Stewart has been most recently seen as Claudius (and King Hamlet) opposite
David Tennant in
Hamlet as well as becoming a regular special guest star on Seth MacFarlane's
American Dad, as the amoral, James Bond-esque CIA Director Avery Bullock.
Was
knighted in the 2010 New Year Honours List for services to drama. He still contributes to his local community, having being the chancellor of the nearby University of Huddersfield and president of the local football (soccer) academy since his return to the UK in 2004.
Provides examples of:
- Abusive Parents: As a child he witnessed his father's regular abuse of his mother.

- Acting for Two: More like Acting for Fifty. He put on a one-man stage production of Charles Dickens's A Christmas Carol, in which he played every character.
- Bald of Awesome: As mentioned above.
- A reporter questioned his casting in Star Trek, saying "By the 24th century, wouldn't they have cured baldness?" Roddenberry's response: "In the 24th century, they wouldn't care."
- Classically Trained Extra: Inverted: Once a member of the Royal Shakespeare Company, he said it was good practice for playing Picard, and has never tried to distance himself from the role. He's still a highly respected Shakespearian actor, though he reportedly refuses to say any of Picard's trademark lines during his other roles - though there are exceptions:
- Occasionally on American Dad, but then that's one of the jokes of his character in that show.
- His appearance as himself in Extras, in keeping with the persona he played.
- This
brief appearance with The Count on Sesame Street. - He also likes to avoid typecasting by intentionally taking humorous and silly roles to contrast with his normally serious and stoic screen persona.
- Cloud Cuckoo Lander- Apparently he is quite eccentric in real life
- Cool Old Guy: Definitely one of the coolest around.
- And he will treat individual fans that make a special effort to see him in theatre him like kings. Truly a class act.
- Estrogen Brigade Bait: Was voted sexiest man on TV, greatly surprising him, but only him.
- Facepalm: The patron saint of facepalms - for a long time, facepalming reaction images on the internet were more likely to be Picard than anyone else.
- Grandpa What Massive Hotness You Have: Go on, deny it. I dare you. So much so, Even the Guys Want Him.

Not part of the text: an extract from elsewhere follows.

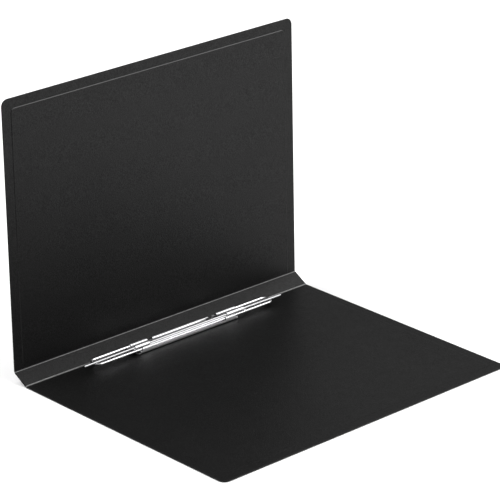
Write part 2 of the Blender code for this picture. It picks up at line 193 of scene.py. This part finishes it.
# rivet outlines as (radius, height): a sunk head and a pin's head from their outer faces,
# a crown from its top
RIVET_HEAD = ((0.02, 0), (4.2, 0), (4.42, 0.05), (4.5, 0.14), (4.5, 0.3), (1.9, 0.32))
RIVET_CROWN = (
    (1.9, -0.6),
    (2.9, -0.6),
    (3.07, -0.5),
    (3.05, -0.38),
    (2.75, -0.2),
    (2.1, -0.07),
    (1.2, -0.015),
    (0.02, 0),
)
PIN_HEAD = ((0.02, 0), (0.7, 0.02), (0.95, 0.12), (1.05, 0.26), (1.05, 0.4), (0.6, 0.4))
TURNED_SIDES = 40
EDGE_SOFT = 0.1
MERGE_DISTANCE = 1e-7
# faces are sorted along this slanting direction
FACE_ORDER = Vector((1.0, 0.317, 0.173))
# the least cosine used when a corner of a sheet is pushed out to keep its thickness
LEAN_LIMIT = 0.5
END_TURNS = (0.0, pi / 8, pi / 4, 3 * pi / 8, pi / 2)


# ---------------------------------------------------------------- materials


def new_material(name):
    """A material with its Principled shader; returns material, nodes, links and shader."""
    material = bpy.data.materials.new(name)
    material.use_nodes = True
    nodes = material.node_tree.nodes
    return material, nodes, material.node_tree.links, nodes["Principled BSDF"]


def noise(nodes, links, coordinates, scale, detail, roughness):
    """A noise texture; scale counts its patches per metre."""
    made = nodes.new("ShaderNodeTexNoise")
    made.inputs["Scale"].default_value = scale
    made.inputs["Detail"].default_value = detail
    made.inputs["Roughness"].default_value = roughness
    links.new(coordinates, made.inputs["Vector"])
    return made


def ramp(nodes, links, factor, stops):
    """A colour ramp from (position, grey or colour) stops."""
    made = nodes.new("ShaderNodeValToRGB")
    elements = made.color_ramp.elements
    while len(elements) < len(stops):
        elements.new(0.5)
    for element, (position, colour) in zip(elements, stops):
        element.position = position
        if isinstance(colour, (int, float)):
            colour = (colour, colour, colour)
        element.color = (*colour, 1.0)
    links.new(factor, made.inputs["Fac"])
    return made


def bump(nodes, links, height, strength, distance, below=None):
    """A bump of a given depth in metres, on top of another one if below is given."""
    made = nodes.new("ShaderNodeBump")
    made.inputs["Strength"].default_value = strength
    made.inputs["Distance"].default_value = distance
    links.new(height, made.inputs["Height"])
    if below is not None:
        links.new(below.outputs["Normal"], made.inputs["Normal"])
    return made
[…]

- Hey, It's That Voice!: His voice is instantly recognisable anywhere you go. Just for fun, read this entire article with his voice. Go ahead. You know you want to.
- Ink Suit Actor: Stewart does this in American Dad. The character he plays, Bullock, is designed to resemble Stewart. This is particularly noticeable in Family Guy gags involving Patrick Stewart, in which they use the exact same character model as they do for Bullock.

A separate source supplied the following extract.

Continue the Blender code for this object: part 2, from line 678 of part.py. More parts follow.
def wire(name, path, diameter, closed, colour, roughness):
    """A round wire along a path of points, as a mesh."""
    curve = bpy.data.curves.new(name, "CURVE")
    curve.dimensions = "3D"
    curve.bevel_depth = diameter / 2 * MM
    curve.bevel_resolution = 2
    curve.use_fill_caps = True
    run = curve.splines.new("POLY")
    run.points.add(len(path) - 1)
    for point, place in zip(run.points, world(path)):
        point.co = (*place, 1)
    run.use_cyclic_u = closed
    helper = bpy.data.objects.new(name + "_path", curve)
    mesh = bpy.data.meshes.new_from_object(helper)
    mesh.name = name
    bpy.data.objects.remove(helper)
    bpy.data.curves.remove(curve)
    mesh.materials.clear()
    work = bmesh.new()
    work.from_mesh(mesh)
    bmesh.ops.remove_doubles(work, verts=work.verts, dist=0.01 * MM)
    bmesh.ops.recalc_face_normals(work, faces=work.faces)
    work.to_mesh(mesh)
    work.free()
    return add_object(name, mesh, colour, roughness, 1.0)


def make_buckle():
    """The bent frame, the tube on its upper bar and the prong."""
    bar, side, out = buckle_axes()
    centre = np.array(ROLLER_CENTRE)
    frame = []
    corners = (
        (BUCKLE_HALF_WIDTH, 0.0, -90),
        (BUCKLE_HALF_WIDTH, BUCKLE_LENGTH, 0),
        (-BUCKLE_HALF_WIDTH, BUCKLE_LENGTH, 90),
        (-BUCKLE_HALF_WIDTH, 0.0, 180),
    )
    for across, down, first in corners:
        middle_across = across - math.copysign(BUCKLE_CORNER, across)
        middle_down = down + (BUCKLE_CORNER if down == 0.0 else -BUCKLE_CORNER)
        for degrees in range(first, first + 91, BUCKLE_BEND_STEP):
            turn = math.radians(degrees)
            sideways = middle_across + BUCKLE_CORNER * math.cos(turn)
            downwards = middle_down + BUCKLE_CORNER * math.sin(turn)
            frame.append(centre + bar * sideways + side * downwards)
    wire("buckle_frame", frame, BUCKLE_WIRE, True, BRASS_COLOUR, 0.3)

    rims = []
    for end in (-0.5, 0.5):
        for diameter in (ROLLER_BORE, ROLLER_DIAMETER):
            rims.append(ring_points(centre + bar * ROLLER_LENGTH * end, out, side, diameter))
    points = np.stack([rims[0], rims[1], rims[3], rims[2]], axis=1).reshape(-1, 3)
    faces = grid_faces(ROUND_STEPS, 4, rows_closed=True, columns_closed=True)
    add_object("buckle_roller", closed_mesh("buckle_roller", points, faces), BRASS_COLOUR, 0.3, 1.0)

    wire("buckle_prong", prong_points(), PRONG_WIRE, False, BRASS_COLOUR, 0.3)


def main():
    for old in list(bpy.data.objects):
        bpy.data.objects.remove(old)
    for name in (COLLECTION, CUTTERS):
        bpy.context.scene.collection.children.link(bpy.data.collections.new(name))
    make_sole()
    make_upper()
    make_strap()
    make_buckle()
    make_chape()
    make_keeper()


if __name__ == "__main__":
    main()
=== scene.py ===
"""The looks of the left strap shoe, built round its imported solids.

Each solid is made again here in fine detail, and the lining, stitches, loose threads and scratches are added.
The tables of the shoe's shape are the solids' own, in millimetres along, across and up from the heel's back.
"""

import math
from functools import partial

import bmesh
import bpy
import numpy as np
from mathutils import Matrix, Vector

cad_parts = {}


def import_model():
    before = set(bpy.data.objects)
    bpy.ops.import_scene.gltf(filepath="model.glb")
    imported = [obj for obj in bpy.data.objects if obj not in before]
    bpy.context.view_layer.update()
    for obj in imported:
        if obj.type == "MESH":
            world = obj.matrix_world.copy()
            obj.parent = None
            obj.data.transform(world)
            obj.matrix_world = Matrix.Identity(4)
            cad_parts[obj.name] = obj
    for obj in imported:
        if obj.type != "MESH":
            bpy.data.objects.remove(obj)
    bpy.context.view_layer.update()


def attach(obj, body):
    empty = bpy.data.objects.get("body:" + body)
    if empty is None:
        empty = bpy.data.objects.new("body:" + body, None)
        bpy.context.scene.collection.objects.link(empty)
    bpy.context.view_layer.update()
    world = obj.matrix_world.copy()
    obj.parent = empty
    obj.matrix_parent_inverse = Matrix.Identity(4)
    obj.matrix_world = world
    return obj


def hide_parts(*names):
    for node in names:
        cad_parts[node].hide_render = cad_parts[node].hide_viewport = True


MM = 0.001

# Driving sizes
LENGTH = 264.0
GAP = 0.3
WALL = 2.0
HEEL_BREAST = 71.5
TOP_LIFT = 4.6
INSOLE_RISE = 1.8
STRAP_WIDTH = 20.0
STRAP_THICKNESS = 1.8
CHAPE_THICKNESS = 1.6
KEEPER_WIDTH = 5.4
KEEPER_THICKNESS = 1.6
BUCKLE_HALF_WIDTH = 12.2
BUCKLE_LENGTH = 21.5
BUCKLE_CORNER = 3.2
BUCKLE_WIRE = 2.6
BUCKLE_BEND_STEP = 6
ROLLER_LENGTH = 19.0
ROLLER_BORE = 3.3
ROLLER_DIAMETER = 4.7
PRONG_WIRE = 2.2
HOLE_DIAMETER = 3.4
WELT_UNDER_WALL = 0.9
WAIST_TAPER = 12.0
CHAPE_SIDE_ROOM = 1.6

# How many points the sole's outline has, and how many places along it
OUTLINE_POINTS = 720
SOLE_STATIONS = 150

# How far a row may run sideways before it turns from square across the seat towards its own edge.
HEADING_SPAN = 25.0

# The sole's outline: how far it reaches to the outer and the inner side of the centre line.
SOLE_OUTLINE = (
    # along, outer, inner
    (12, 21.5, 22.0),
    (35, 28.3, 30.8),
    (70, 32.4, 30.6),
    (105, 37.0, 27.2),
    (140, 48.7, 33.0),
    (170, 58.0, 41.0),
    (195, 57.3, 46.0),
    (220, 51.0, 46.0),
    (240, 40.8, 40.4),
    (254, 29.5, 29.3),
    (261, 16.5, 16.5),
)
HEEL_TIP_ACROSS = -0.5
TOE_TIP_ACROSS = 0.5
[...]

- A weird, partial example in X-Men: Evolution. While he didn't do the voice acting for that show, the creators designed Professor X to look like Stewart, having been inspired by his performance in the X-Men films.

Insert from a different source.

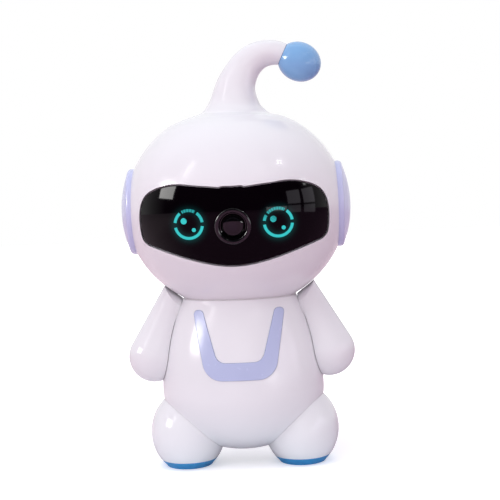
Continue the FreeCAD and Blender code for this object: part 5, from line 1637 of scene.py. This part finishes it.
# Lamps: name, direction towards the lamp, distance, width, height, power, colour, and what sees it.
LAMPS = [
    ("top_softbox", (-0.20, -0.30, 1.0), 1.5, 1.3, 1.3, 4.9, (0.98, 0.99, 1.0), "matt"),
    ("left_softbox", (-0.66, -0.68, 0.46), 1.3, 0.6, 0.8, 3.2, (1.0, 1.0, 1.0), "matt"),
    ("front_fill", (0.03, -1.0, 0.36), 1.6, 0.9, 0.5, 4.9, (1.0, 1.0, 0.99), "matt"),
    ("back_fill", (-0.10, 1.0, 0.35), 1.6, 1.2, 0.8, 3.2, (0.98, 0.99, 1.0), "matt"),
    ("key_lamp", (0.635, -0.296, 0.714), 1.2, 0.06, 0.05, 0.55, (1.0, 1.0, 1.0), "all"),
    ("belly_window", (0.42, -0.60, 0.68), 1.4, 0.30, 0.20, 0.3, (1.0, 1.0, 1.0), "gloss"),
    ("tall_window", (-0.90, -0.25, 0.33), 1.3, 0.40, 0.34, 9.0, (1.0, 0.99, 0.97), "gloss"),
    ("arm_window", (-0.66, -0.40, 0.64), 1.3, 0.06, 0.50, 0.9, (1.0, 1.0, 1.0), "gloss"),
    ("right_pane_a", (0.86, -0.44, 0.17), 1.3, 0.34, 0.30, 0.8, (0.95, 0.90, 1.0), "gloss"),
    ("right_pane_b", (0.97, -0.14, 0.17), 1.3, 0.34, 0.30, 0.8, (0.95, 0.90, 1.0), "gloss"),
    ("right_pane_c", (0.86, -0.44, -0.07), 1.3, 0.34, 0.26, 0.5, (0.95, 0.90, 1.0), "gloss"),
    ("right_pane_d", (0.97, -0.14, -0.07), 1.3, 0.34, 0.26, 0.5, (0.95, 0.90, 1.0), "gloss"),
    ("low_right_card", (0.70, -0.75, -0.02), 1.3, 0.5, 0.10, 0.8, (1.0, 1.0, 1.0), "gloss"),
    ("rim_lamp", (0.917, -0.153, 0.37), 1.2, 0.07, 0.10, 0.2, (1.0, 1.0, 1.0), "gloss"),
]
LAMP_TARGET = Vector((0.0, 0.0, 0.12))


def make_lamp(name, towards, distance, width, height, power, colour, seen_by):
    data = bpy.data.lights.new(name, "AREA")
    data.shape = "RECTANGLE"
    data.size = width
    data.size_y = height
    data.energy = power
    data.color = colour
    lamp = bpy.data.objects.new(name, data)
    bpy.context.scene.collection.objects.link(lamp)
    towards = Vector(towards).normalized()
    turn = (-towards).to_track_quat("-Z", "Y").to_matrix().to_4x4()
    lamp.matrix_world = Matrix.Translation(LAMP_TARGET + towards * distance) @ turn
    lamp.visible_glossy = seen_by != "matt"
    lamp.visible_diffuse = seen_by != "gloss"


class ROBOT_OT_inner_parts(bpy.types.Operator):
    """Finish the parts that stay as the frame has them"""

    bl_idname = "robot.inner_parts"
    bl_label = "Inner parts"

    def execute(self, context):
        for node in frame["nodes"]:
            for slot in bpy.data.objects[node].material_slots:
                key = slot.material.name.split(".")[0]
                if key == "eye_teal":
                    key = "left_eye"
                if key in FINISHES:
                    slot.material = finish_of(key)
        return {"FINISHED"}


class ROBOT_PT_panel(bpy.types.Panel):
    """The robot's pieces and settings"""

    bl_idname = "ROBOT_PT_panel"
    bl_label = "Companion Robot"
    bl_space_type = "VIEW_3D"
    bl_region_type = "UI"
    bl_category = "Robot"

    def draw(self, context):
        for operator in OPERATORS:
            self.layout.operator(operator.bl_idname)
        for settings in (context.scene.robot_sizes, context.scene.robot_colours, context.scene.robot_stage):
            for name in settings.bl_rna.properties.keys():
                if name not in ("name", "rna_type"):
                    self.layout.prop(settings, name)


OPERATORS = (
    ROBOT_OT_stage,
    ROBOT_OT_inner_parts,
    ROBOT_OT_head_shells,
    ROBOT_OT_visor,
    ROBOT_OT_eyes,
    ROBOT_OT_ears,
    ROBOT_OT_antenna_tip,
    ROBOT_OT_torso_shells,
    ROBOT_OT_belly_band,
    ROBOT_OT_neck_washer,
    ROBOT_OT_arms,
    ROBOT_OT_soles,
    ROBOT_OT_buttons,
    ROBOT_OT_power_knob,
)
CLASSES = (SizeSettings, StageSettings, ColourSettings) + OPERATORS + (ROBOT_PT_panel,)


def register():
    for cls in CLASSES:
        bpy.utils.register_class(cls)
    bpy.types.Scene.robot_sizes = PointerProperty(type=SizeSettings)
    bpy.types.Scene.robot_stage = PointerProperty(type=StageSettings)
    bpy.types.Scene.robot_colours = PointerProperty(type=ColourSettings)


def unregister():
    del bpy.types.Scene.robot_sizes
    del bpy.types.Scene.robot_stage
    del bpy.types.Scene.robot_colours
    for cls in reversed(CLASSES):
        bpy.utils.unregister_class(cls)


def main():
    register()
    scene = bpy.context.scene
    scene.view_settings.view_transform = "Standard"
    for name in ("Cube", "Light", "Camera"):
        if name in bpy.data.objects:
            bpy.data.objects.remove(bpy.data.objects[name])
    bpy.ops.robot.stage()
    bpy.ops.robot.inner_parts()
    bpy.ops.robot.head_shells()
    bpy.ops.robot.visor()
    bpy.ops.robot.eyes()
    bpy.ops.robot.ears()
    bpy.ops.robot.antenna_tip()
    bpy.ops.robot.torso_shells()
    bpy.ops.robot.belly_band()
    bpy.ops.robot.neck_washer()
    bpy.ops.robot.arms()
    bpy.ops.robot.soles()
    bpy.ops.robot.buttons()
    bpy.ops.robot.power_knob()


if __name__ == "__main__":
    main()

- Large Ham: When he's having fun, Stewart can carve off slices of pork with the best of them.
- Not Even Bothering with the Accent: The only man who can pull off a French Captain with Yorkshire inflections... and its all the more awesome for it.
- Older than They Look: He doesn't seem to have aged at all in twenty-five years and could easily pass for ten to fifteen years younger (He's 71 as of this posting). This is perhaps a reward for his early career when he looked quite a bit older than He was ( He was forty-seven when he started playing Picard and looked in his mid fifties).
- Old Friend: Of BRIAN BLESSED! no less.
- One-Scene Wonder: The scene in Extras when he pitches a script that is essentially "Charles Xavier as a pervert" steals the entire series.
- One Of US: He is a classically trained Shakespearean actor who is also a big fan of Beavis & Butthead and Transmetropolitan.
- Patrick Stewart Speech: The Trope Namer, with good reason too. Who wouldn't want to listen to him?
- Prematurely Bald: As mentioned above, which made him more recognisable and more awesome.
- Shakespearian Actors
- Shout Out: In the afore mentioned brief appearance on Sesame Street, he uses his classic order of "Make it so, Number One." to get the literal number 1 to get back in line.
- During his appearance on Extras, Gervais asks him to give his script to someone he knows, and he says he will "make it so" (and then seems baffled that the man has never seen Star Trek: The Next Generation).
- Sophisticated as Hell: He's a Shakespearean actor who admittedly loves cartoons. In one David Letterman interview he said the two things he'd miss most if he went back to England would be valet parking and... Beavis And Butthead.
- The West Country: He learned his art at the Bristol Old Vic theatre.
- Type Casting: Surprisingly averted. He is just as likely to be recognised for his work in Sci-Fi and Comedy as he is for his dramatic roles.
- What Could Have Been: He's a big fan of Warren Ellis' Transmetropolitan (he even wrote an introduction for volume 5) and at one point was being considered for the role of Spider Jerusalem in a movie adaptation.
- Also, his personal interference prevented Star Trek: First Contact from being a Time Travel farce about Captain Picard impersonating the injured inventor of the warp drive.
- He also auditioned as Data on Star Trek: The Next Generation which is Hilarious in Hindsight as Brent Spiner eventually wanted out of playing Data because he didn't think he could pull off an ageless android. Compare that train of thought to things like The Nostalgia Chick's remark above.
- He was up for the role of Jafar in Disney's Aladdin, but couldn't fit it into his schedule (since he was filming TNG at the time). He considers not voicing Jafar one of his biggest career regrets.
- He was a candidate for Mr. Freeze in Batman & Robin.